The village has several funds, a community store and an organic fertiliser plant.
With a population of about 900, an average household owns 20 rai of land, at least one motorcycle and a harvesting machine.
But the majority of the working population have jobs in Bangkok, including Mr Kamson’s 26-year-old daughter, who works at Tesco Lotus.
Meanwhile, at Don Mu, the young ones are eager to return home.
“I told the villagers to prepare jobs for our children so they can return and make a living here,” he said. “My son, who just graduated, said he wants to live here permanently. But he doesn’t know what to do yet.”
AN ALTERNATIVE MODEL
Viroj NaRanong, research director for health economics and agriculture at the Thailand Development Research Institute, said the government must understand the change that has been occurring in the agricultural sector that now depends primarily on machinery and hired labour.
A large number of farmers in the Central region, for instance, are the elderly who operate large farms of more than 100 rai, which is possible only with machinery and hired labour.
Meanwhile, many farmers in the Northeast do not depend on farming as their main source of income.
“The government should stop promoting the ‘agricultural ideology’ and understand that agriculture is not the solution for the majority of the population,” Mr Viroj said.
Thailand has long passed the point at which farmers are the majority of the population, but the agricultural sector still comprises 30-35% of the population.
Farming has contributed to less than 10% of the country’s gross domestic product throughout the past 20 years.
“This means that on average, farmers will be poorer than the rest of the population, and the more people need to depend on income from agriculture, the poorer the average farmer will be,” Mr Viroj said.
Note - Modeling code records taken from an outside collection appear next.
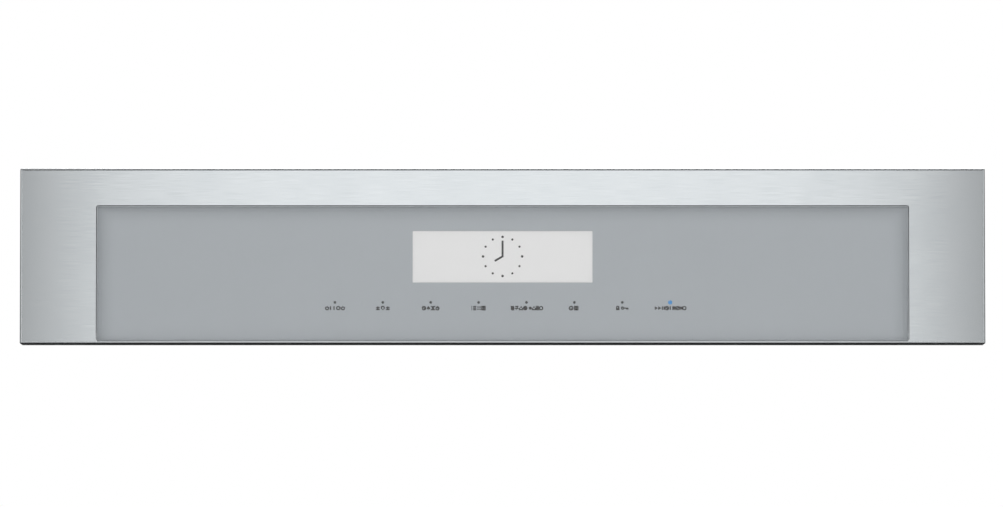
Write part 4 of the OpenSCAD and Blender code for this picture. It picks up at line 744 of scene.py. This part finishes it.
# Boards: copper tracks under the mask, drawn legends, small parts, leads and marks
boardLook = {
    "trackPitchMm": 0.9,
    "trackShare": 0.45,
    "blockMm": 7.0,
    "trackPaint": ("#2B6B48", 0.2),
    "viaMm": 0.34,
    "viaPitchMm": 3.1,
    "viaPaint": ("#C3C1AE", 0.3, 0.9),
}
onBoard = {
    "supply_board": ("transformer", "relays", "capacitors", "line_choke", "fuse", "heatsink",
                     "power_inlet", "link_headers", "earth_terminals", "board_screws",
                     "film_capacitor"),
    "control_board": ("processor", "control_chips", "buzzer", "bus_inlet", "ribbon_sockets",
                      "link_headers", "board_screws", "display_ribbon", "touch_ribbon"),
    "display_board": ("display_chips", "pillar_screws", "display_ribbon", "display_tail"),
    "touch_board": ("touch_chips", "touch_screws", "touch_ribbon"),
}
mask = finishes["board_green"]
tree = mask["tree"]
flat = addNode(tree, "VectorMath", {0: mask["where"], 1: (1, 0, 1)}, operation="MULTIPLY").outputs[0]
blocks = {"Vector": flat, "Scale": 1 / (boardLook["blockMm"] * mm), "Randomness": 0.8}
blocks = addNode(tree, "TexVoronoi", blocks, distance="CHEBYCHEV").outputs["Color"]
which = addNode(tree, "SeparateColor", {0: blocks}).outputs[0]
which = {0: which, 1: 0.5}  # tracks run across in half of the blocks and along in the others
which = addNode(tree, "Math", which, operation="GREATER_THAN").outputs[0]
pitch, share = boardLook["trackPitchMm"], boardLook["trackShare"]
runs = {0: which, 2: inStripe(mask, 0, pitch, share), 3: inStripe(mask, 2, pitch, share)}
inlay(mask, addNode(tree, "Mix", runs).outputs[0], *boardLook["trackPaint"])
pitch = boardLook["viaPitchMm"]
spots = {"Vector": flat, "Scale": 1 / (pitch * mm), "Randomness": 0.9}
spots = {0: addNode(tree, "TexVoronoi", spots).outputs["Distance"], 1: boardLook["viaMm"] / pitch}
spots = addNode(tree, "Math", spots, operation="LESS_THAN").outputs[0]
inlay(mask, spots, *boardLook["viaPaint"])

# White epoxy ink, screen-printed on the mask: matt, a little off white
legendInk = makeFinish("boardLegend", {
    "colour": "#E4E6E2", "tint": "#DADCD8", "grain": (0.2, 0.2, 0.2), "patch": 4, "patchShare": 0.5,
    "roughness": (0.5, 0.6), "relief": 0})
solder = finishes["tinned_steel"]
# Stacked ceramic, pressed and fired: brown and faintly mottled
ceramic = makeFinish("firedCeramic", {
    "colour": "#8A6A48", "tint": "#A08058", "grain": (0.2, 0.2, 0.2), "patch": 1.5, "patchShare": 0.8,
    "roughness": (0.4, 0.5), "relief": 0.004})


def barBox(low, high):  # a closed block between two corners
    low, high = np.array(low), np.array(high)
    middle, (width, _, height) = (low + high) / 2, high - low
    path = np.array([(middle[0], high[1], middle[2]), (middle[0], low[1], middle[2])])
    return carried(path, (1, 0, 0), (0, 0, 1), barPoints(width, height, -height / 2))


def boardBoxes(board):  # a board's own corners, and the boxes of the solids that stand on it
    low, high = boxOf(board)
    boxes = [one for name in onBoard[board] for one in solidBoxes(name)]
    inside = [(a, b) for a, b in boxes if b[0] > low[0] and a[0] < high[0]
              and b[2] > low[2] and a[2] < high[2] and b[1] > high[1]]
    return low, high, inside


# Legends: a printed outline round each part, with a small arrow at its corner
legendLook = {
    "lineMm": 0.22,
    "riseMm": 0.02,
    "roomMm": 0.7,  # from the part to its outline
    "edgeMm": 0.4,  # from the outline to the board's edge
    "leastMm": 1,
    "mostMm2": 1200,
    "arrowMm": (0.9, 0.2, 0.9),  # width, foot and tip
}


def makeLegend(board):
    low, high, inside = boardBoxes(board)
    low, high, face = low / mm, high / mm, high[1] / mm
    room, edge, least = legendLook["roomMm"], legendLook["edgeMm"], legendLook["leastMm"]
    depths, (wide, foot, tip) = (face, face + legendLook["riseMm"]), legendLook["arrowMm"]
    parts = []
    for a, b in inside:
        x0, z0, x1, z1 = a[0] / mm - room, a[2] / mm - room, b[0] / mm + room, b[2] / mm + room
        x0, x1 = max(x0, low[0] + edge), min(x1, high[0] - edge)
        z0, z1 = max(z0, low[2] + edge), min(z1, high[2] - edge)
        if (x1 - x0) * (z1 - z0) > legendLook["mostMm2"] or x1 - x0 < least or z1 - z0 < least:
            continue
        parts += [stroke([(x0, z0), (x0, z1), (x1, z1), (x1, z0)], depths, legendLook["lineMm"], True),
                  filled([(x0, z1 + foot), (x0 + wide, z1 + foot), (x0 + wide / 2, z1 + tip)], depths)]
    return parts


# Small parts: resistors, and brown ceramic capacitors as the last of the sizes
smallLook = {
    "sizesMm": ((2.0, 1.25, 0.6), (1.6, 0.8, 0.5), (3.2, 1.6, 0.7), (2.0, 1.25, 1.1)),
    "capShare": 0.22,
    "capOverlap": 0.98,
    "bodyLiftMm": 0.02,
    "bodyDropMm": 0.03,
    "roomMm": 1.3,  # round what stands on the board
    "gapMm": 0.5,  # round each other
    "edgeMm": 2,
    "gridMm": 0.5,
    "tries": 6000,
    "counts": {"supply_board": 46, "control_board": 78, "display_board": 46, "touch_board": 30},
    "seed": 5,
}


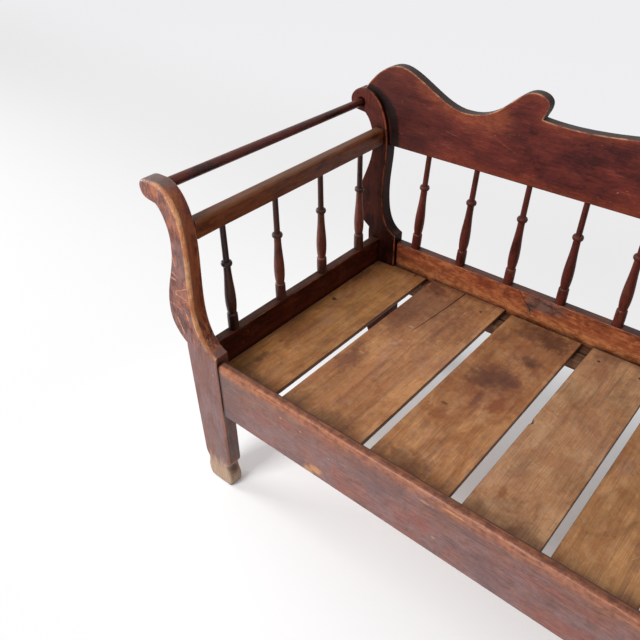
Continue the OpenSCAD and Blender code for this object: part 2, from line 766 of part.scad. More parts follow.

But some farmers have lower costs than others. Even when agricultural prices are falling, those with lower costs will stay profitable.
Mr Viroj said without government incentives, many farmers will still see the sector as attractive and Thailand can still maintain an edge in agriculture.
He said the government should help farmers lower costs by finding ways and means to increase productivity and efficiency, instead of attempting to ask landlords or sellers to cut rents and input prices, or give farmers extra money for compensation.
As for village projects, Mr Viroj said some flagship villages are not really self-sufficient due to substantial government sponsorship.
“Government officials seeking credit for their organisations tend to rush towards successful villages and offer them extra assistance, so these villages aren’t really self-sufficient, and, in turn, they can start new schemes more easily with all the money they receive,” he said, adding that villages that receive awards become a showcase for the authorities.
He added that it is unlikely that the majority of farmers would join any inward-looking village projects.
“Thai farmers – like most farmers around the world – tend to be independent in their nature,” Mr Viroj said.
“Farmers nowadays also have more and more outside contact, making them less dependent on their own neighbours and less interested in forming a tight in-village organisation like farmers in a more distant past.”